Kii’s initial marketing was based on “small big speaker” and a one-liner like 20Hz-20kHz (+/-0.25dB), thus fulfilling the “objective”, “rational” audiophile’s dream. Without any notice, 20Hz was changed to 30Hz. That’s a huge change, isn’t it? Remember, Kii Three is a 32 litres box. It normally takes in excess of 30 litres to produce adequate bass quality alone down to 20 Hz, right? Then came the BXT module, which tripled the size of Kii Three and more than doubled the price. Despite the sudden “loss” of bass capacity from the original Kii Three marketing brochure, and the tripling of size and more than doubling of price, people still defend “the small big speaker” and the Kii people.
The other part of the dream, Kii Three’s amazingly low FR error - a world record, mind you - always looked fishy to competent people. First, just the aborption of higher frequencies from 20 to 25 kHz makes it impossible to achieve such a low FR error if you don’t manipulate, i.e. colour, the initial output to score higher (lower FR error) on anechoic FR measurements. But this is a highly pedantic exercise, to take into account absorption in normal air in a near or mid-field situation.
A more interesting part of this story is the fact that Kii never documented their bass capacity or their neutral frequency response as stated in brochures. And external parties have NEVER been able to reproduce Kiis claims. Here are some measurement oriented comments from reviewers:
«Its forward frequency response, measured at 1 m on the tweeter axis [Graph 1, below], provides some evidence of this. lt is, to within tight limits, flat, the response errors being +/-2.1 dB for both speakers, 300H2-20kHz (...) This isn't quite the +/-0.5dB that Kii Audio claims but it's remarkable nonetheless».
Source: https://www.kiiaudio.com/media/GENERAL/docs/reviews/kii3hfn818lowrez.pdf
«As may be expected from a DSP-enabled loudspeaker, the Kii Three’s frequency response curve is relatively flat, running from about 30 Hz to slightly above 20 kHz with minor deviations (see Figure 1). Most visible are a slight bump around 1,500 Hz and a depression at 12.5 kHz. According to Putzeys, these are due to component variations, which are not taken care of by the DSP correction. This might be the case to some extent, but there also seems to be some energy storage issues at play, since the same irregularities show up in the cumulative decay plots (see Figure 2)».
Source: https://www.kiiaudio.com/media/GENERAL/docs/reviews/audioxpress012017low.pdf
The first source reproduces FR error which is 4 times the stated one in Kii brochures.
The second source, from which I copied the FR in a chart to compare it to another speaker, tells the reader about a «relatively flat» FR curve, not a world record.
In other words: When external parties tried to reproduce Kii’s claims, the FR error quadrupled. I guess the marketeers behind Kii always thought +/-0.5dB would sell more speakers than +/-2dB. What do you think?
My background may make me somewhat biased. I think I intuitively look more on the marketing side of things than the pure technical issues than some other members. I try and understand the technical issues too, but I have much more experience exposing and understanding marketing and its derivative, pure bullshit.
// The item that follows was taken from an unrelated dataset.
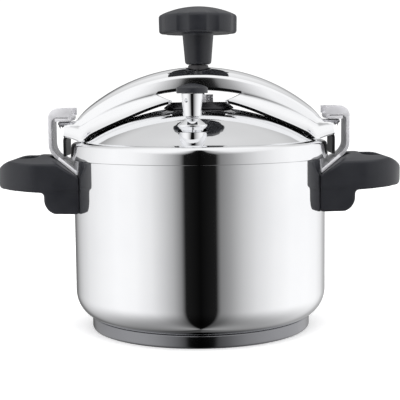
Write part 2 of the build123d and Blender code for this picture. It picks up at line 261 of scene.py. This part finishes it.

I don’t think it’s an accident that these marketing issues arise in Kii. Bruno Putzeys, the mastermind behind Kii Three (he is undoubtedly competent and clever), is associated with Grimm Audio, the audophile company that sells clocks and overpriced streamers. This is what Grimm states on their web site in MU1, a €10k streamer;
«We had the desire to develop the most accurate audio source of our imagination. In our experience the human hearing system shows an incredible sensitivity to anomalies. Even unimaginably small abberations appear to be audible. In principle digital audio does offer perfect reproduction. Its sonic quality however is limited by the implementation accuracy of the physical and mathematical laws that affect the conversion from one format to another. Grimm Audio strives to bring you confidence that all technical details are taken care of to the greatest extend. As a result the reproduction system steps out of the way of the music (...) Needless to say that the MU1 features our trademark ultra low jitter clock. This is a music player worthy of the name Grimm Audio».
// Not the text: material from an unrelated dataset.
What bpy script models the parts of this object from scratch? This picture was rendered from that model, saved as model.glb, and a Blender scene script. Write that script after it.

Source: http://www.grimmaudio.com/hifi-products/music-players/mu1/
Putzey’s Mola Mola venture, that produces €10k DACs with unmeasurably high specifications («THD, IMD: not measurable (estimated -150 dB)»), says:
«You probably know the frustration of discovering your DAC has suddenly gone out of date because some new super chip has hit the market. We decided to stay out of that cycle and design, from the ground up, a discrete DAC whose unbeatable staying power results simply from being more than 10 years ahead of the performance curve. There's room enough for improvement: today’s best DAC chip claims no better than 22 bits’ worth of dynamic range and only 20 bits’ worth of linearity. High resolution music deserves better than that. Mola-Mola’s DAC is designed from the ground up using circuits and digital algorithms that were entirely developed in house».
So it seems like marketing is in the blood of the people behind Kii. And it’s this marketing bias that deserves a closer look by ASR members, isn’t it?
Music is marketed to you , if you rejected all the music that in some way or other has been targeted to a certain audience you'd be left listening to ... Yourself in the shower.
If Kii don't intelligently market their products they are dumb as rocks. Believing there to be some virtue in the non marketing of goods is naive and ridiculous not to mention ignorant.
In other words: When external parties tried to reproduce Kii’s claims, the FR error quadrupled. I guess the marketeers behind Kii always thought +/-0.5dB would sell more speakers than +/-2dB. What do you think?
«...According to Putzeys, these are due to component variations, which are not taken care of by the DSP correction. This might be the case to some extent, but there also seems to be some energy storage issues at play, since the same irregularities show up in the cumulative decay plots (see Figure 2)»
I think those degrees of measured variation are within ranges of experimental error and/or attributable to variations in the measurement conditions.
Now this is more interesting. Assuming the attribution is correct, Putzeys seems to be admitting that the unit-to-unit variation is greater than the specified error range.
That would be grounds to change the spec in my view.
SOME BACKGROUND ON MEASUREMENTS, MARKETING AND THE GULLIBLE OBJECTIVE CROWD
“It's all about the idea of having the best Hah.”
The quote above is from a review of the measurement wise excellent Okto Research 8 channel DAC. I think everyone understands what’s behind that quote: It’s all about having the best!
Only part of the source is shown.